## Written request
Each line from the one containing "name] = buttons[name]" through the one containing "bpy.data.objects.remove(obj)" is to be retyped exactly, both end lines included, and all other lines left out.

## Given material

* START *

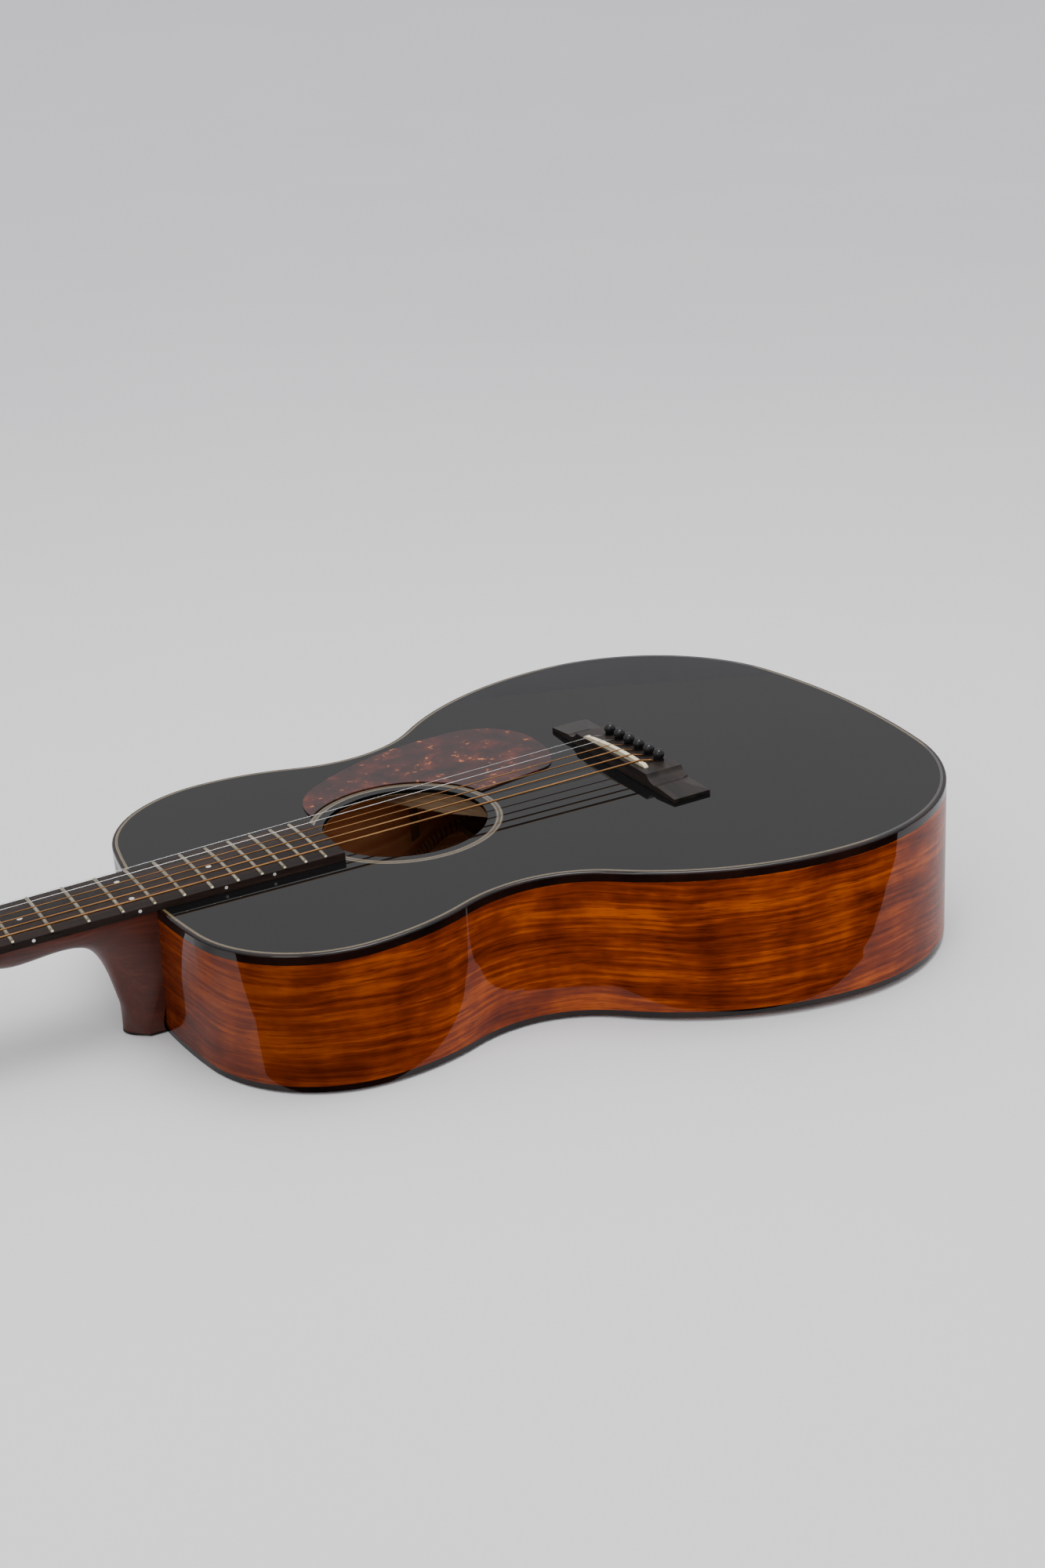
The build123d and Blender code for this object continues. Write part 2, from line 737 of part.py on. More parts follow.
def board_profile(x, bottom=0.0):
    """Fretboard section: flat below, arched above."""
    half = board_half(x)
    edge = board_crown(x, half)
    with BuildSketch(Plane.XY) as section:
        with BuildLine():
            ThreePointArc((-half, edge), (0, board_thickness), (half, edge))
            Polyline((half, edge), (half, bottom), (-half, bottom), (-half, edge))
        make_face()
    return section.sketch


def fret_profile(x, height, depth):
    """Section of what stands above (height) or sinks into (depth) the arched fretboard."""
    half = board_half(x)
    edge = board_crown(x, half)
    with BuildSketch(Plane.XY) as section:
        with BuildLine():
            ThreePointArc((-half, edge + height), (0, board_thickness + height), (half, edge + height))
            Line((half, edge + height), (half, edge - depth))
            ThreePointArc((half, edge - depth), (0, board_thickness - depth), (-half, edge - depth))
            Line((-half, edge - depth), (-half, edge + height))
        make_face()
    return section.sketch


dot_pairs = {12: (-13.4, 13.4)}
fret_stations = [fret_x(n) for n in range(1, fret_count + 1)]

with BuildPart() as board_blank:
    for x, bottom in ((nut_front, 0), (1, 0), (board_end, -deck_drop)):
        with BuildSketch(across(neck_plane, x)):
            add(board_profile(x, bottom))
    loft(ruled=True)

with BuildPart() as dot_holes:
    for number in (5, 7, 9, 12, 15):
        middle = (fret_x(number) + fret_x(number - 1)) / 2
        with BuildSketch(neck_plane.offset(board_thickness - dot_depth - 0.2)):
            with Locations([(middle, y) for y in dot_pairs.get(number, (0,))]):
                Circle(dot_radius)
        extrude(amount=4)

with BuildPart() as side_dot_holes:
    for number in (3, 5, 7, 9, 12, 15, 17):
        middle = (fret_x(number) + fret_x(number - 1)) / 2
        edge = neck_plane.from_local_coords((middle, -board_half(middle) + dot_depth, board_thickness / 2))
        with BuildSketch(Plane(origin=edge, z_dir=(0, -1, 0))):
            Circle(side_dot_radius)
        extrude(amount=4)

with BuildPart() as fret_dots:
    add(board_blank.part)
    add(dot_holes.part, mode=Mode.INTERSECT)

with BuildPart() as side_dots:
    add(board_blank.part)
    add(side_dot_holes.part, mode=Mode.INTERSECT)

with BuildPart() as frets:
    for x in fret_stations:
        with BuildSketch(across(neck_plane, x - fret_width / 2)):
            add(fret_profile(x, fret_height, 0))
        extrude(amount=fret_width)
        with BuildSketch(across(neck_plane, x - tang_width / 2)):
            add(fret_profile(x, 0.4, tang_depth))
        extrude(amount=tang_width)

with BuildPart() as fretboard:
    add(board_blank.part)
    for x in fret_stations:
        with BuildSketch(across(neck_plane, x - tang_width / 2)):
            add(fret_profile(x, 1, tang_depth))
        extrude(amount=tang_width, mode=Mode.SUBTRACT)
    add(dot_holes.part, mode=Mode.SUBTRACT)
    add(side_dot_holes.part, mode=Mode.SUBTRACT)

with BuildPart() as nut:
    half = nut_width / 2
    top_edge = board_crown(nut_front, half) + nut_rise
    with BuildSketch(across(neck_plane, nut_back)):
        with BuildLine():
            ThreePointArc((-half, top_edge), (0, board_thickness + nut_rise), (half, top_edge))
            Polyline((half, top_edge), (half, 0), (-half, 0), (-half, top_edge))
        make_face()
    extrude(amount=nut_length)
    for slot in string_slots:
        add(slot, mode=Mode.SUBTRACT)

# ---------------------------------------------------------------- bridge, saddle and pins
saddle_turn = degrees(atan2(saddle_slant, saddle_length))
with BuildPart() as bridge:
    with BuildSketch(across(deck, bridge_front)):
        with BuildLine():
            Polyline((0, 0), (bridge_half, 0), (bridge_half, tip_height), (cove_half, ridge_height))
            ThreePointArc((cove_half, ridge_height), (47.2, 5.2), (block_half, block_height))
            Line((block_half, block_height), (0, block_height))
            mirror(about=Plane.YZ)
        make_face()
    extrude(amount=bridge_back - bridge_front)
    for hand in hands.values():
        ridge_foot = deck.from_local_coords((333.0, hand * cove_half, ridge_height))
        ridge_tip = deck.from_local_coords((bridge_back, hand * bridge_half, tip_height))
        ridge = (ridge_tip - ridge_foot).normalized()
        rearward = deck.z_dir.cross(ridge).normalized() * -hand
        facet = Plane(origin=ridge_foot, x_dir=rearward, z_dir=ridge * -hand)
        with BuildSketch(facet):
            Polygon((0, 0), (20, -2.3), (20, 12), (0, 12), align=None)
        extrude(amount=-hand * 40, mode=Mode.SUBTRACT)
    for i in range(6):
        with BuildSketch(deck.offset(block_height)):
            with Locations(pin_place(i)):
                Circle(pin_hole_radius)
        extrude(amount=-block_height, mode=Mode.SUBTRACT)
    with BuildSketch(deck.offset(block_height)):
        with Locations((saddle_x, 0)):
            Rectangle(saddle_width, saddle_length, rotation=saddle_turn)
    extrude(amount=-saddle_depth, mode=Mode.SUBTRACT)
    for slot in string_slots:
        add(slot, mode=Mode.SUBTRACT)

with BuildPart() as saddle:
    foot = deck.from_local_coords((saddle_x, 0, block_height - saddle_depth))
    length_dir = deck.y_dir * cos(radians(saddle_turn)) - deck.x_dir * sin(radians(saddle_turn))
    end_rise = saddle_rise - block_height + saddle_depth - 1.6
    crest_rise = end_rise + 1.5
    with BuildSketch(Plane(origin=foot, x_dir=length_dir, z_dir=length_dir.cross(deck.z_dir))):
        with BuildLine():
            half = saddle_length / 2
            ThreePointArc((5 - half, end_rise), (0, crest_rise), (half - 5, end_rise))
            ThreePointArc((half - 5, end_rise), (half - 1.4, end_rise - 0.8), (half, end_rise - 2.6))
            Polyline((half, end_rise - 2.6), (half, 0), (-half, 0), (-half, end_rise - 2.6))
            ThreePointArc((-half, end_rise - 2.6), (1.4 - half, end_rise - 0.8), (5 - half, end_rise))
        make_face()
    extrude(amount=saddle_width / 2, both=True)
    for slot in string_slots:
        add(slot, mode=Mode.SUBTRACT)

pin_neck = sqrt(pin_ball**2 - 2.8**2)
with BuildPart() as bridge_pins:
    for i in range(6):
        px, py = pin_place(i)
        root = deck.from_local_coords((px, py, block_height))
        with BuildSketch(Plane(origin=root, x_dir=deck.x_dir, z_dir=(0, -1, 0))):
            with BuildLine():
                Polyline((0, -22), (1.9, -22), (2.4, -1), (2.4, 0.2), (3.4, 0.2), (3.4, 1.2), (pin_neck, 1.2))
                ThreePointArc((pin_neck, 1.2), (pin_ball, 4.0), (0, 4.0 + pin_ball))
                Line((0, 4.0 + pin_ball), (0, -22))
            make_face()
        revolve(axis=Axis(root, deck.z_dir))

# ---------------------------------------------------------------- strings
strings = {}
for i in range(6):
    r = string_radii[i]
    station, coil_y = roller_place(i)
    px, py = pin_place(i)
    coil = head_plane.from_local_coords((-station, coil_y - 3 * r, -roller_depth))
    ball = deck.from_local_coords((px - string_lead, py - ball_radius, -top_thickness - plate_thickness - ball_radius))
    with BuildPart() as string:
        add(string_run(i))
        with BuildSketch(Plane(origin=coil, z_dir=(0, 1, 0))):
            Circle(roller_radius + running_gap + 2 * r)
            Circle(roller_radius + running_gap, mode=Mode.SUBTRACT)
        extrude(amount=6 * r)
        with BuildSketch(Plane(origin=ball, z_dir=(0, 1, 0))):
            Circle(ball_radius)
        extrude(amount=2 * ball_radius)
    strings[string_names[i]] = string

# ---------------------------------------------------------------- tuning machines
plate_start, plate_end = 28.0, 148.0
lug_thickness = 1.4
lug_drop_top, lug_drop_bottom = 1.8, head_thickness
journal_radius = 1.4
gear_side = head_half + plate_wall + 0.4
worm_y = gear_side + gear_width / 2
button_drop = head_thickness + 4.0


def side_plane(station, y):
    """A plane that faces outwards from the headstock's edge, at a roller station."""
    place = head_plane.from_local_coords((-station, y, -roller_depth))
    return Plane(origin=place, x_dir=head_plane.x_dir, z_dir=(0, 1 if y > 0 else -1, 0))


plates, posts, buttons = {}, {}, {}
for side_name, hand in hands.items():
    with BuildPart() as tuner_plate:
        with BuildSketch(side_plane((plate_start + plate_end) / 2, hand * head_half)):
            with Locations((0, -hand * (roller_depth - head_thickness / 2))):
                RectangleRounded(plate_end - plate_start, head_thickness - 0.6, 3.0)
        extrude(amount=plate_wall)
        for station in roller_stations:
            for drop in (lug_drop_top, lug_drop_bottom):
                with BuildSketch(head_plane.offset(-drop)):
                    with Locations((worm_offset - station, hand * (head_half + 3.4))):
                        Rectangle(6.4, 6.8)
                    with Locations((worm_offset - station, hand * (worm_y + 0.4))):
                        Circle(3.2)
                    with Locations((worm_offset - station, hand * worm_y)):
                        Circle(journal_radius + running_gap, mode=Mode.SUBTRACT)
                extrude(amount=lug_thickness)
            with BuildSketch(side_plane(station, hand * (head_half - 1))):
                Circle(roller_radius + running_gap)
            extrude(amount=plate_wall + 2, mode=Mode.SUBTRACT)
        add(tuner_screws.part, mode=Mode.SUBTRACT)
    plates[side_name] = tuner_plate

for i in range(6):
    hand = bass_y if i < 3 else treble_y
    station, coil_y = roller_place(i)
    name = string_names[i]
    with BuildPart() as post:
        with BuildSketch(side_plane(station, hand * 1.4)):
            Circle(roller_radius)
        extrude(amount=gear_side - 1.4)
        with BuildSketch(side_plane(station, hand * gear_side)):
            Circle(gear_radius - 0.7)
            with PolarLocations(gear_radius - 0.75, gear_teeth):
                Trapezoid(1.5, 1.3, 74, rotation=-90)
        extrude(amount=gear_width)
        with BuildSketch(side_plane(station, hand * (gear_side + gear_width))):
            Circle(2.2)
        extrude(amount=1.0, taper=20)
    posts[name] = post

    top_of_worm = -lug_drop_top - 0.2
    foot_of_worm = lug_thickness - lug_drop_bottom + 0.2
    with BuildPart() as button:
        with BuildSketch(head_plane.offset(foot_of_worm)):
            with Locations((worm_offset - station, hand * worm_y)):
                Circle(worm_radius)
        extrude(amount=top_of_worm - foot_of_worm)
        with BuildSketch(head_plane.offset(-button_drop)):
            with Locations((worm_offset - station, hand * worm_y)):
                Circle(journal_radius)
        extrude(amount=button_drop - lug_drop_top + lug_thickness + 0.4)
        with BuildSketch(head_plane.offset(-button_drop)):
            with Locations((worm_offset - station, hand * worm_y)):
                Circle(2.6)
        extrude(amount=2.4)
        with BuildSketch(head_plane.offset(-button_drop)):
            with Locations((worm_offset - station, hand * worm_y)):
                RectangleRounded(17, 6.8, 3.3)
        extrude(amount=-button_length)
        button_face = button.faces().sort_by(Axis(head_plane.origin, head_plane.z_dir))[0]
        fillet(button_face.edges(), radius=1.2)
    buttons[name] = button

# ---------------------------------------------------------------- names and files
pieces = {
    "top": top, "top_purfling": top_purfling, "rosette": rosette, "top_binding": top_binding,
    "pickguard": pickguard, "back": back, "back_binding": back_binding, "end_graft": end_graft,
    "side_bass": sides["bass"], "side_treble": sides["treble"], "end_pin": end_pin,
    "neck_block": neck_block, "tail_block": tail_block, "top_lining": top_lining,
    "back_lining": back_lining, "x_brace_bass": x_brace_bass, "x_brace_treble": x_brace_treble,
    "upper_brace": upper_brace, "tone_bars": tone_bars, "finger_braces": finger_braces,
    "bridge_plate": bridge_plate, "back_braces": back_braces, "back_strip": back_strip,
    "side_strips": side_strips, "neck": neck, "heel_cap": heel_cap,
    "headstock_veneer": headstock_veneer, "truss_rod": truss_rod, "fretboard": fretboard,
    "frets": frets, "fret_dots": fret_dots, "side_dots": side_dots, "nut": nut, "bridge": bridge,
    "saddle": saddle, "bridge_pins": bridge_pins, "tuner_screws": tuner_screws,
}
for side_name in hands:
    pieces["tuner_plate_" + side_name] = plates[side_name]
for name in string_names:
    pieces["string_" + name] = strings[name]
    pieces["tuner_post_" + name] = posts[name]
    pieces["tuner_button_" + name] = buttons[name]
for name, piece in pieces.items():
    piece.part.label = name
    export_step(piece.part, "parts/" + name + ".step")
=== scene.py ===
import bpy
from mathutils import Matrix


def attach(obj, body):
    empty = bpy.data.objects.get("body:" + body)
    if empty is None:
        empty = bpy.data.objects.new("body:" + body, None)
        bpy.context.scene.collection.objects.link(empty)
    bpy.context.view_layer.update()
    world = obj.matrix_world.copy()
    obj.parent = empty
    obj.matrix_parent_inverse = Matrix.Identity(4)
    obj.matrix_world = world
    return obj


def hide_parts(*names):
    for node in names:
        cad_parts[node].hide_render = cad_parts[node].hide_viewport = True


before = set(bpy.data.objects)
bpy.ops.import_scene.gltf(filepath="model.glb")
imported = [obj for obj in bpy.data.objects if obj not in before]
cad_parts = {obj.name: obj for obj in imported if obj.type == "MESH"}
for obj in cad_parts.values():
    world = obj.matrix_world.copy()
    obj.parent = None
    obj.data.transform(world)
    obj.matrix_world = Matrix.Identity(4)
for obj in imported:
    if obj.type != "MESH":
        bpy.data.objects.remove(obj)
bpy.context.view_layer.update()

from math import asin, cos, pi, radians, sin, sqrt

import bpy
from mathutils import Vector
from mathutils.kdtree import KDTree

# ---------------------------------------------------------------- camera
# The viewer stands on the bass side, a little towards the neck, and looks down
# along the body to its tail.
camera_data = bpy.data.cameras.new("camera")
camera_data.lens = 47.67
camera = bpy.data.objects.new("camera", camera_data)
camera.location = (-0.332, -1.072, 0.581)
camera.rotation_euler = (radians(68.40), radians(1.40), radians(-28.60))
bpy.context.scene.collection.objects.link(camera)
bpy.context.scene.camera = camera

# ---------------------------------------------------------------- paper floor
# Pale grey studio paper, matte with a faint tooth, lies flat under the guitar and
# sweeps up into a wall far behind it.


class Value:
    """A number that changes over a surface. A sum on it adds Math nodes to its finish."""

    def __init__(self, finish, socket):
        self.finish, self.socket = finish, socket

    def maths(self, operation, *terms):
        return self.finish.node("ShaderNodeMath", {"operation": operation}, dict(enumerate(terms)))

    def __add__(self, other):
        return self.maths("ADD", self, other)

    def __sub__(self, other):
        return self.maths("SUBTRACT", self, other)

    def __rsub__(self, other):
        return self.maths("SUBTRACT", other, self)

    def __mul__(self, other):
        return self.maths("MULTIPLY", self, other)

    def __mod__(self, other):
        return self.maths("FLOORED_MODULO", self, other)

    def __gt__(self, other):
        return self.maths("GREATER_THAN", self, other)

    def __lt__(self, other):
        return self.maths("LESS_THAN", self, other)

    __radd__, __rmul__ = __add__, __mul__

    def rise(self, low, high):
        """0 below low, 1 above high, and smooth between them."""
        return self.finish.node("ShaderNodeMapRange", {"interpolation_type": "SMOOTHSTEP"}, {
            "Value": self, "From Min": low, "From Max": high})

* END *

## The output
    pieces["tuner_button_" + name] = buttons[name]
for name, piece in pieces.items():
    piece.part.label = name
    export_step(piece.part, "parts/" + name + ".step")
=== scene.py ===
import bpy
from mathutils import Matrix


def attach(obj, body):
    empty = bpy.data.objects.get("body:" + body)
    if empty is None:
        empty = bpy.data.objects.new("body:" + body, None)
        bpy.context.scene.collection.objects.link(empty)
    bpy.context.view_layer.update()
    world = obj.matrix_world.copy()
    obj.parent = empty
    obj.matrix_parent_inverse = Matrix.Identity(4)
    obj.matrix_world = world
    return obj


def hide_parts(*names):
    for node in names:
        cad_parts[node].hide_render = cad_parts[node].hide_viewport = True


before = set(bpy.data.objects)
bpy.ops.import_scene.gltf(filepath="model.glb")
imported = [obj for obj in bpy.data.objects if obj not in before]
cad_parts = {obj.name: obj for obj in imported if obj.type == "MESH"}
for obj in cad_parts.values():
    world = obj.matrix_world.copy()
    obj.parent = None
    obj.data.transform(world)
    obj.matrix_world = Matrix.Identity(4)
for obj in imported:
    if obj.type != "MESH":
        bpy.data.objects.remove(obj)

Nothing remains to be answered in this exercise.